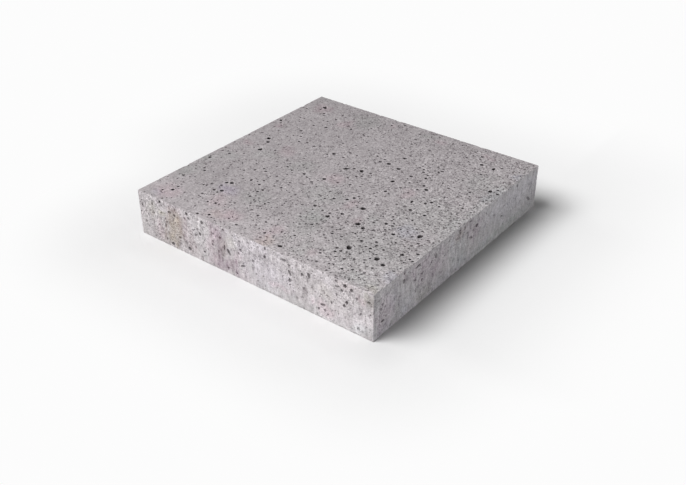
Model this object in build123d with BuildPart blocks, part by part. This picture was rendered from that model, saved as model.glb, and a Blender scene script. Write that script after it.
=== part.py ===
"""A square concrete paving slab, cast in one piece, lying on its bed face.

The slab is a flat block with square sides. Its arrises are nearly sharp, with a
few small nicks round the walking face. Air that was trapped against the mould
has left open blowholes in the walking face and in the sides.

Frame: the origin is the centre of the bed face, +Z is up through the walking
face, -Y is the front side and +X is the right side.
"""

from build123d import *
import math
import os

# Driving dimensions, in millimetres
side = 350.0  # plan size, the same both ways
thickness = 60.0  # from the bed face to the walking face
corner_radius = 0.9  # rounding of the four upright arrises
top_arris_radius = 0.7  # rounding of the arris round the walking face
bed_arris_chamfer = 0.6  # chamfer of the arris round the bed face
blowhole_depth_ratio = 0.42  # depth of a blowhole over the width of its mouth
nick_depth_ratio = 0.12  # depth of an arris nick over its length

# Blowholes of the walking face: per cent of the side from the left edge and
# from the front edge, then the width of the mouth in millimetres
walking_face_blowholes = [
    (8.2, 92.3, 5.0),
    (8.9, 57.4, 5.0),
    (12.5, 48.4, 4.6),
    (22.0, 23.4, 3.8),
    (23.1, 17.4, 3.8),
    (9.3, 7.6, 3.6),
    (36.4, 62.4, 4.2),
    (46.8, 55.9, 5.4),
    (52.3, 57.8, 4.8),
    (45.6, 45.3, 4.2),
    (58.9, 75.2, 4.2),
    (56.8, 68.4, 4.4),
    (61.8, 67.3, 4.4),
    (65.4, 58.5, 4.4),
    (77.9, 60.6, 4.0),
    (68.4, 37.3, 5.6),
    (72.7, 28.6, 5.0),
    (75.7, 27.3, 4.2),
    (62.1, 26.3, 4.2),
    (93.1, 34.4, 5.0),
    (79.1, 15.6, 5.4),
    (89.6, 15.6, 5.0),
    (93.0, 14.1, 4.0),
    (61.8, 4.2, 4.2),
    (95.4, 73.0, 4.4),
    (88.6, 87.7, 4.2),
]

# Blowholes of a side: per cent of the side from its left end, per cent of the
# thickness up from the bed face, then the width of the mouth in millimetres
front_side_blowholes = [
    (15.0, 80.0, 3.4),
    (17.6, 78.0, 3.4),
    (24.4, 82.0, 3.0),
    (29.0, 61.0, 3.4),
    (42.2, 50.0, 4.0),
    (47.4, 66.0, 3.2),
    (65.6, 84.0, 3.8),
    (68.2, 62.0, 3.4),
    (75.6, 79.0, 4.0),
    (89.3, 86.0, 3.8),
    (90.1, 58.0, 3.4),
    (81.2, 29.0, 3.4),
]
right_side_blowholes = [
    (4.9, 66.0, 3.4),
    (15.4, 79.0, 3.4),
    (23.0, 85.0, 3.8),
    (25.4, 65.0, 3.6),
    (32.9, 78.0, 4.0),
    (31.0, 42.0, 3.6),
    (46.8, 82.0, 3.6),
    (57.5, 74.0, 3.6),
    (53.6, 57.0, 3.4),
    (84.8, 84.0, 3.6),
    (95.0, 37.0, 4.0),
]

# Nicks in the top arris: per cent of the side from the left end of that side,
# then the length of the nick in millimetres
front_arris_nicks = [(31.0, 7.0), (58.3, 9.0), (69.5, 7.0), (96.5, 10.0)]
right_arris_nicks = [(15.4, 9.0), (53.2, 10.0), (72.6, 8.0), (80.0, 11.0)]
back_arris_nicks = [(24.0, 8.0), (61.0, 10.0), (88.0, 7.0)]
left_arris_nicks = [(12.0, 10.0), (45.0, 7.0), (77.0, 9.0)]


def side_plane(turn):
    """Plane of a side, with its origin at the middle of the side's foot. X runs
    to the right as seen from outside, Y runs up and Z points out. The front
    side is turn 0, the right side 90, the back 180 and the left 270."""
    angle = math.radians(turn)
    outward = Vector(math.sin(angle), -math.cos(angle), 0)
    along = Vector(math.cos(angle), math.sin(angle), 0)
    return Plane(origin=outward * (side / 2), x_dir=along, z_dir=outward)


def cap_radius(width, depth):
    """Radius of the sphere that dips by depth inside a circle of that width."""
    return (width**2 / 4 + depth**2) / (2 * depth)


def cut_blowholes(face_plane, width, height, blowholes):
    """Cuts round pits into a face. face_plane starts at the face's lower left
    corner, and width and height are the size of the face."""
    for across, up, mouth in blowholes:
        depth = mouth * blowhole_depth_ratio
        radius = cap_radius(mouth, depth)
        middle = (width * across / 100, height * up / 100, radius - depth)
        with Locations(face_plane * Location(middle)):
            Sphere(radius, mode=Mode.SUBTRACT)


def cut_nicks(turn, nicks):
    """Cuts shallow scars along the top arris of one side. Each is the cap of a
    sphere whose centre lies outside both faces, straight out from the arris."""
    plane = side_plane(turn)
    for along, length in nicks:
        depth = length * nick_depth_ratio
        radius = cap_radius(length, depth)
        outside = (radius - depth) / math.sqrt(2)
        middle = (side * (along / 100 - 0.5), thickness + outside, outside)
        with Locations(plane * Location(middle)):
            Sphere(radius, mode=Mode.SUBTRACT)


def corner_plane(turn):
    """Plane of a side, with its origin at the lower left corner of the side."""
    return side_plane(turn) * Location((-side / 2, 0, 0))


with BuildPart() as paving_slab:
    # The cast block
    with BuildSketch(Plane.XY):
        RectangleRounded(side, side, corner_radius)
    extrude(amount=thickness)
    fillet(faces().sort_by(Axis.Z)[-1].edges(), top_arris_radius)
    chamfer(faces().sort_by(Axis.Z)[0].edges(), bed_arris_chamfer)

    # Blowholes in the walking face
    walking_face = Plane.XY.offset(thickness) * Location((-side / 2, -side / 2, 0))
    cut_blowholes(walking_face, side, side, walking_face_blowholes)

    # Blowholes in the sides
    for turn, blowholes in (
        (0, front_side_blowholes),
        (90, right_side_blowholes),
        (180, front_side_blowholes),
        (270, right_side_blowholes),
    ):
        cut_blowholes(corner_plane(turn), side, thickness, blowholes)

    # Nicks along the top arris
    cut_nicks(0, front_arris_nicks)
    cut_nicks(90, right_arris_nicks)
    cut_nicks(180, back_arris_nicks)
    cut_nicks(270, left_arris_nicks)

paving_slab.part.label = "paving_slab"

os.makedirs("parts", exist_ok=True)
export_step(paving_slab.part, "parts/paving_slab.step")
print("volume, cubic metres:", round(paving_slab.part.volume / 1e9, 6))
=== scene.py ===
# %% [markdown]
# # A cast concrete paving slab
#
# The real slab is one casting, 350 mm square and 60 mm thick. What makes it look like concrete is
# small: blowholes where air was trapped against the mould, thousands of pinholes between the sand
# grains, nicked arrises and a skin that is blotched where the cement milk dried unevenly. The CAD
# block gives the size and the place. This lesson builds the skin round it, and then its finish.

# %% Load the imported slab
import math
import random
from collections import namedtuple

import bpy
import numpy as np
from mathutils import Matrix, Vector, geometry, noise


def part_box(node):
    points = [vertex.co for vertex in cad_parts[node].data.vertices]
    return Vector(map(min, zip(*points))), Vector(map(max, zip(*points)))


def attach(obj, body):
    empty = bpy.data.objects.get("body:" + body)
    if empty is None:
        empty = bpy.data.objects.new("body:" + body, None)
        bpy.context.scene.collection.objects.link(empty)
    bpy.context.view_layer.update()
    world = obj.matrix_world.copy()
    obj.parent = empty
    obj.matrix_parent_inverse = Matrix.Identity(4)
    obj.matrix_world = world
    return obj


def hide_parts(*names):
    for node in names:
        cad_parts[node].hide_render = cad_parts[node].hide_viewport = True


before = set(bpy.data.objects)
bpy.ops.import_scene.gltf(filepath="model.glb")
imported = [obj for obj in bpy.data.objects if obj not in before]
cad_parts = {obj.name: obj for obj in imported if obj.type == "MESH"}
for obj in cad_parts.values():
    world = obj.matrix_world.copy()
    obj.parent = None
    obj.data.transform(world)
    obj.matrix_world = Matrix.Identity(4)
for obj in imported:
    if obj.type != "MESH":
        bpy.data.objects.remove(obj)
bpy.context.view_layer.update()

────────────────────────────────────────

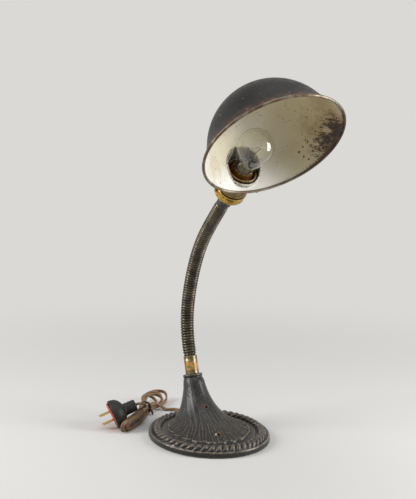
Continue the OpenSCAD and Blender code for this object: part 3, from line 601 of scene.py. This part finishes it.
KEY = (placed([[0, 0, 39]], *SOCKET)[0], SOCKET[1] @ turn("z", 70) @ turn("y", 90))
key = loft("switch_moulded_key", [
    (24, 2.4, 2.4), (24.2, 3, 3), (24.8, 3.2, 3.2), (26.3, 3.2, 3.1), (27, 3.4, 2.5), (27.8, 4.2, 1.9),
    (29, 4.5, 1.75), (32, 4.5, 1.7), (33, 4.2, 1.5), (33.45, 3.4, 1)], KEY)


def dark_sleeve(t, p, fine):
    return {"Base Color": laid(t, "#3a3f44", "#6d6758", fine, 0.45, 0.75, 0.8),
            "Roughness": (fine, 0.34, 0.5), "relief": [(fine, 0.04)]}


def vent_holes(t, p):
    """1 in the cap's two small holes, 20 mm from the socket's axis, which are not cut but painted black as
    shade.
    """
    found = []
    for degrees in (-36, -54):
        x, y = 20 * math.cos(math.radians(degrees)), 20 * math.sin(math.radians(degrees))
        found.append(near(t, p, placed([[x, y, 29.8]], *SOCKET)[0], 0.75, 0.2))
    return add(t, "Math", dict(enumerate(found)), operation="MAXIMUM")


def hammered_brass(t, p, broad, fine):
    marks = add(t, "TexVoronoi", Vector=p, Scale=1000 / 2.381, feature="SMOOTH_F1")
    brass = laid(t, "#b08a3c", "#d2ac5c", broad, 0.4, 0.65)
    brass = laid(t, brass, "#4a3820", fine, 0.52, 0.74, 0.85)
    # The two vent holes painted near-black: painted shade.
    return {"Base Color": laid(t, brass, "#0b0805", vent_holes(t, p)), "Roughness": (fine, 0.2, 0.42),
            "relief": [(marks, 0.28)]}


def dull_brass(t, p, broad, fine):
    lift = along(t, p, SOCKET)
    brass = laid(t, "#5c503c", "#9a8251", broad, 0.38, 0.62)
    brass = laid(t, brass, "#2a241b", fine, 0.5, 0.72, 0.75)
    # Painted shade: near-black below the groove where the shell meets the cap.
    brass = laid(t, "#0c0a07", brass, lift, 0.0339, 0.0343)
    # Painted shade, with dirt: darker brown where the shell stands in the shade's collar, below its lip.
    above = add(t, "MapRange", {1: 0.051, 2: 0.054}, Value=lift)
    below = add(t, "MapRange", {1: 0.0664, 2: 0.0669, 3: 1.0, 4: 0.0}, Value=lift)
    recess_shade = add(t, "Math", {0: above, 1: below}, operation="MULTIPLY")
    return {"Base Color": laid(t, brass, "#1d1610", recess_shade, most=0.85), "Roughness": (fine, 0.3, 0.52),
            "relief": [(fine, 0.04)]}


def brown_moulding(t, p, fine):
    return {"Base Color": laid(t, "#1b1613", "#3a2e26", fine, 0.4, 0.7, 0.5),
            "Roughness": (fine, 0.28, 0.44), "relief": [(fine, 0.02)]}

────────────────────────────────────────

▶ **Task brief**:
Quote the listing above, but only from the line that shows "# Nicks along the top arris" through the line that shows "cad_parts[node].hide_render = cad_parts[node].hide_viewport".

▶ **Response below**:
    # Nicks along the top arris
    cut_nicks(0, front_arris_nicks)
    cut_nicks(90, right_arris_nicks)
    cut_nicks(180, back_arris_nicks)
    cut_nicks(270, left_arris_nicks)

paving_slab.part.label = "paving_slab"

os.makedirs("parts", exist_ok=True)
export_step(paving_slab.part, "parts/paving_slab.step")
print("volume, cubic metres:", round(paving_slab.part.volume / 1e9, 6))
=== scene.py ===
# %% [markdown]
# # A cast concrete paving slab
#
# The real slab is one casting, 350 mm square and 60 mm thick. What makes it look like concrete is
# small: blowholes where air was trapped against the mould, thousands of pinholes between the sand
# grains, nicked arrises and a skin that is blotched where the cement milk dried unevenly. The CAD
# block gives the size and the place. This lesson builds the skin round it, and then its finish.

# %% Load the imported slab
import math
import random
from collections import namedtuple

import bpy
import numpy as np
from mathutils import Matrix, Vector, geometry, noise


def part_box(node):
    points = [vertex.co for vertex in cad_parts[node].data.vertices]
    return Vector(map(min, zip(*points))), Vector(map(max, zip(*points)))


def attach(obj, body):
    empty = bpy.data.objects.get("body:" + body)
    if empty is None:
        empty = bpy.data.objects.new("body:" + body, None)
        bpy.context.scene.collection.objects.link(empty)
    bpy.context.view_layer.update()
    world = obj.matrix_world.copy()
    obj.parent = empty
    obj.matrix_parent_inverse = Matrix.Identity(4)
    obj.matrix_world = world
    return obj


def hide_parts(*names):
    for node in names:
        cad_parts[node].hide_render = cad_parts[node].hide_viewport = True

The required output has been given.